What to produce >> Show every line in the entries below where the word "This" appears.

Records shown >>

----------------

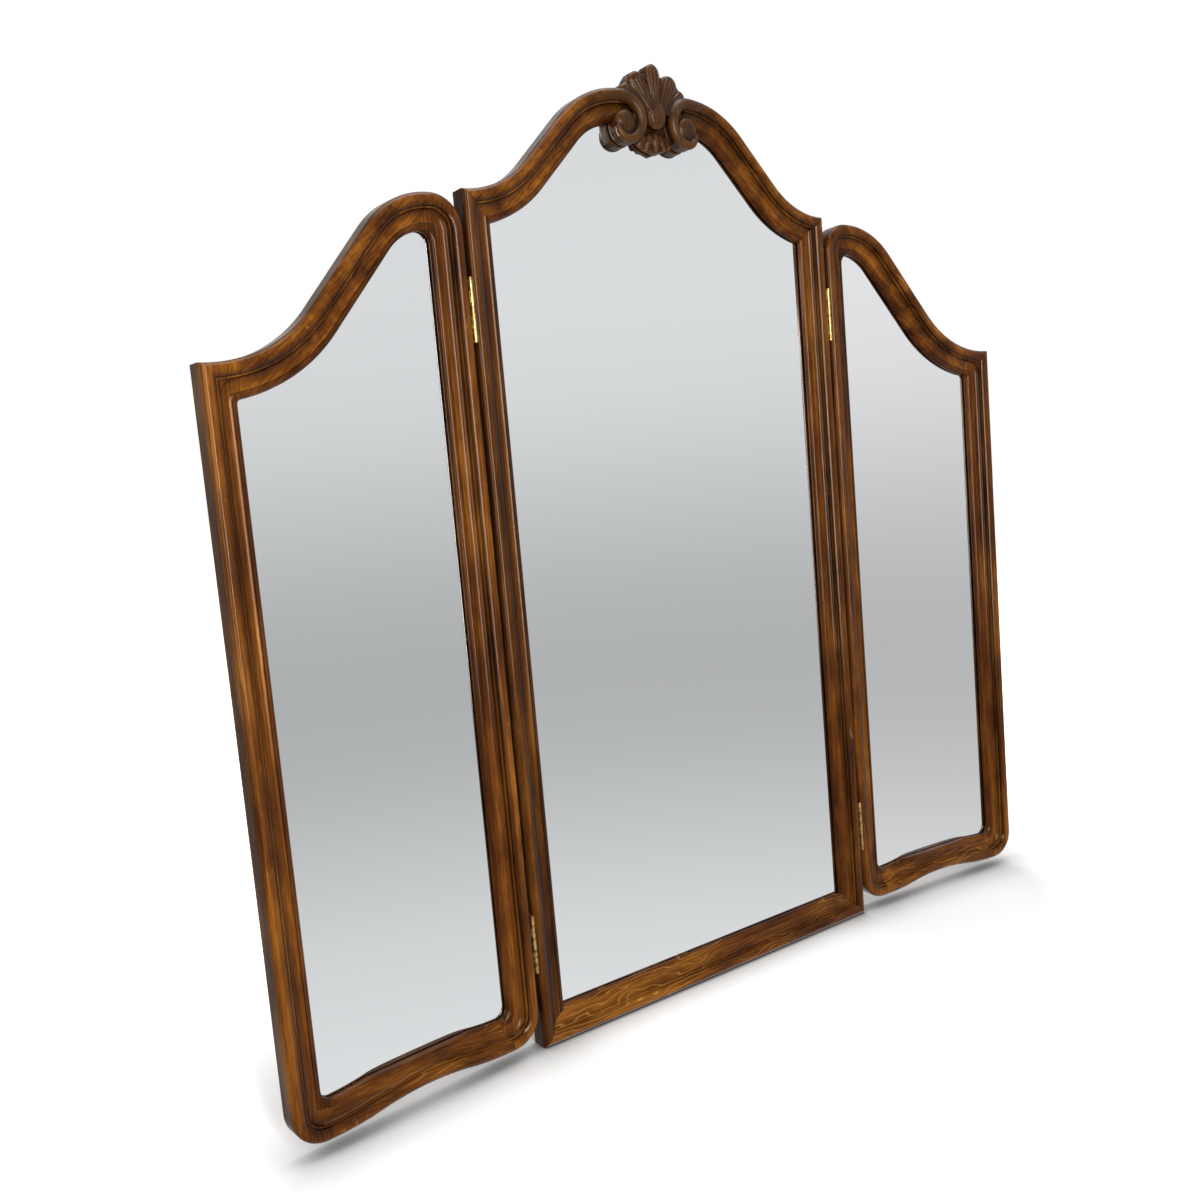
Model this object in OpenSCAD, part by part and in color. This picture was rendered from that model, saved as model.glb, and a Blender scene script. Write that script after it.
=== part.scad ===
// Triptych vanity mirror: an arched centre frame with a carved shell crest, and two
// shaped wings on brass butt hinges. X runs across the mirror, Y runs back, Z runs up.
// The origin is on the underside of the centre frame, in the middle of its thickness.
// Outlines are drawn for the right half. The left half is their mirror image.

/* [Centre frame] */
// Width over the two stiles
centre_w = 564; // [520:4:620]
// Height of the square corners above the table
corner_h = 1005; // [940:5:1080]
// Height of the top of the arch above the table
arch_h = 1138; // [1130:1:1146]
// Distance of the arch's highest point from the middle, where the carving begins
crest_half = 50; // [48:1:54]
// Share of the arch's S curve that its round part takes
arch_round_share = 0.465; // [0.43:0.005:0.48]
// Share of the arch's S curve that its hollow part takes
arch_hollow_share = 0.446; // [0.41:0.002:0.46]

/* [Wings] */
// Width of a wing
wing_w = 315; // [300:1:325]
// Height of a wing's outer top corner above the table
wing_corner_h = 816; // [808:1:830]
// Height of a wing's peak above the table
wing_peak_h = 997; // [985:1:1002]
// Share of the S curve of a wing's top that its round part takes
wing_round_share = 0.356; // [0.335:0.001:0.37]
// Share of the S curve of a wing's top that its hollow part takes
wing_hollow_share = 0.522; // [0.495:0.001:0.535]
// Distance of the hollow's lowest point from the wing's outer edge
wing_hollow_inset = 5; // [4:0.5:6]
// Radius of the shoulder beside the hinge edge, which ends at the peak
shoulder_r = 38; // [36:1:39]
// Radius of the two bottom corners
foot_r = 37; // [36.8:0.1:38]
// Height of the wing's underside above the table
wing_clear = 14; // [8:1:24]
// Rise of the wave in the bottom rail
wave_rise = 10; // [8:1:14]
// Distance of the wave's low points from the wing's edges
wave_inset = 43; // [40:1:50]
// How far each wing stands forward of flat, in degrees
open_angle = 5; // [2:1:20]

/* [Moulding] */
// Width of the moulding's face
face_w = 38.5; // [37.5:0.5:39.5]
// Thickness of the frames
frame_t = 26; // [26:0.5:30]
// Radius of the outer round-over
bead_r = 7; // [6:0.5:7.5]
// Width of the outer bead
bead_w = 15; // [14.5:0.5:16]
// Radius of the bead's inner slope
slope_r = 12; // [11:0.5:14]
// Depth of the narrow fillet beside the bead
fillet_depth = 5; // [4.5:0.5:6]
// Width of the narrow fillet
fillet_w = 2; // [1.5:0.5:2.5]
// Radius of the cove
cove_r = 10.3; // [10:0.1:10.5]
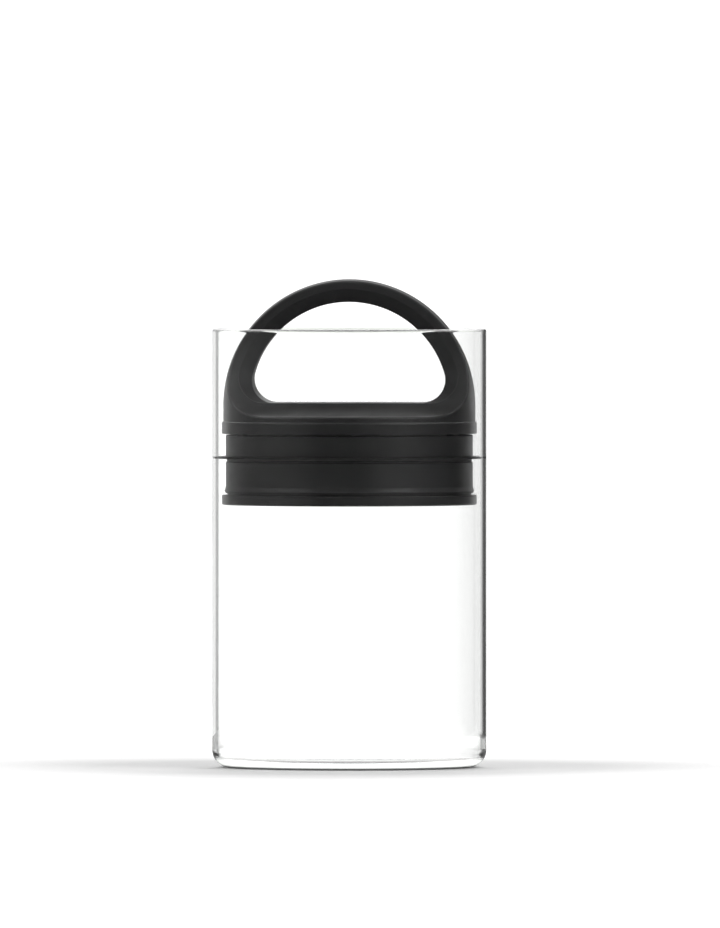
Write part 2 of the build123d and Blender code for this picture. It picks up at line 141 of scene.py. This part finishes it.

----------------

Correct result >>
Model this object in OpenSCAD, part by part and in color. This picture was rendered from that model, saved as model.glb, and a Blender scene script. Write that script after it.
Write part 2 of the build123d and Blender code for this picture. It picks up at line 141 of scene.py. This part finishes it.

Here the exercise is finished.